The only patch that makes sense here it to make chromium spit out "uncomment the darned /dev/shm line in fstab which has been needed since glibc-2.2 and you shouldn't have messed with it in the first place" at runtime. Why doesn't upstream provide any such message and instead leaves people with a browser that doesn't render any webpage?
Comment 17 Damien John-Alan Sticklen 2010-03-01 23:25:54 UTC
(In reply to comment #16)
> (In reply to comment #15)
> > Some points I'd really want to keep:
> > - check in pkg_setup, so the user doesn't waste his compile time
> > - fatal check, so the user really notices it
> 
> How are they wasting their compile time? The package is perfectly functional
> once they've unbroke their /etc/fstab, it doesn't harm compile nor the end
> result of it in any way. 
> 
> > I'm sorry, but the argument about the users having broken /dev/shm setup and an
> > entry in /etc/fstab doesn't reflect reality.
> 
> Hmmm, try something like - well, anything that uses pulseaudio without /dev/shm
> mounted. Yeah, it doesn't work. You want to add the same check to all ebuilds
> that have pulseaudio in IUSE or happen to use pulseaudio in some way?
> 
> > Again, if you have a patch that would make building it in a chroot or whatever
> > easier, I'm open to use it provided it doesn't violate any of the important
> > points above.
> 
> The only patch that makes sense here it to make chromium spit out "uncomment
> the darned /dev/shm line in fstab which has been needed since glibc-2.2 and you
> shouldn't have messed with it in the first place" at runtime. Why doesn't
> upstream provide any such message and instead leaves people with a browser that
> doesn't render any webpage?
> 

Perhaps a comment in /etc/fstab like:

#do not comment or remove the shm entry.  It is needed for some applications like www-client/chromium.

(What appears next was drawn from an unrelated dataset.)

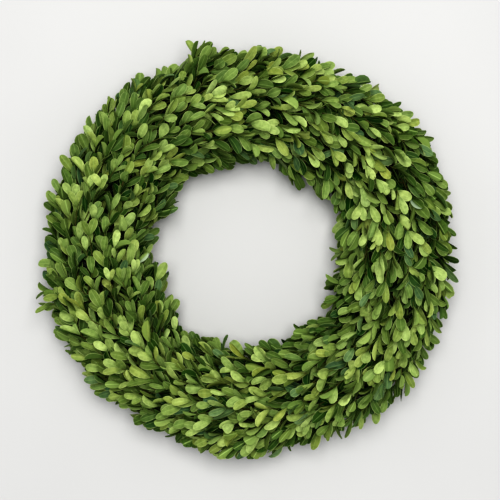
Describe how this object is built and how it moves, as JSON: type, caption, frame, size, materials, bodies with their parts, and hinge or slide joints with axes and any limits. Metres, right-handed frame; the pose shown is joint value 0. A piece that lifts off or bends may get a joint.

How do you like this idea?  Perhaps something else?
Comment 18 Doktor Notor 2010-03-01 23:37:12 UTC
(In reply to comment #17)
> Perhaps a comment in /etc/fstab like:
> 
> #do not comment or remove the shm entry.  It is needed for some applications
> like www-client/chromium.
> 
> How do you like this idea?  Perhaps something else?

I have already quoted vanilla Gentoo /etc/fstab in Comment #10. I don't understand WTH do people feel like messing with that line, this is something that should not be checked in totally unrelated ebuilds. Any application that uses shm_open() and shm_unlink() will fail when you break /etc/fstab like this, and once again "these functions are provided in glibc 2.2 and later" - from man shm_open(3)
Comment 19 Damien John-Alan Sticklen 2010-03-01 23:44:23 UTC
Sorry Doktor Notor,  Must have missed this when I checked my fstab prior to writing my comment.  Agreed, it is a matter of simply reading the fstab during install and realising not to delete or comment the line.  I am not sure why I did!?  Still, the reputation of gentoo mentioned earlier I think also has *some* merit, but gentoo is not meant to be an install and walk-away distro and in my opinion, the project does not allow itself to frivolously follow external forces.  Perhaps this issue should be simply forgotten and seen as my and others' fault.
Comment 20 Doktor Notor 2010-03-01 23:52:16 UTC
Well, I'd understand if sys-lib/glibc ebuilds were checking for this somewhere is pkg_postinst and would spit out some message for the user, but why do this in chromium or whatever other application?
Comment 21 Damien John-Alan Sticklen 2010-03-01 23:57:01 UTC
(In reply to comment #20)
> Well, I'd understand if sys-lib/glibc ebuilds were checking for this somewhere
> is pkg_postinst and would spit out some message for the user, but why do this
> in chromium or whatever other application?
> 

Agreed.  I think this is what is needed to be done.
Comment 22 Doktor Notor 2010-03-09 10:58:12 UTC
Filed Bug 308633 about wrong documentation in gentoo installation handbook.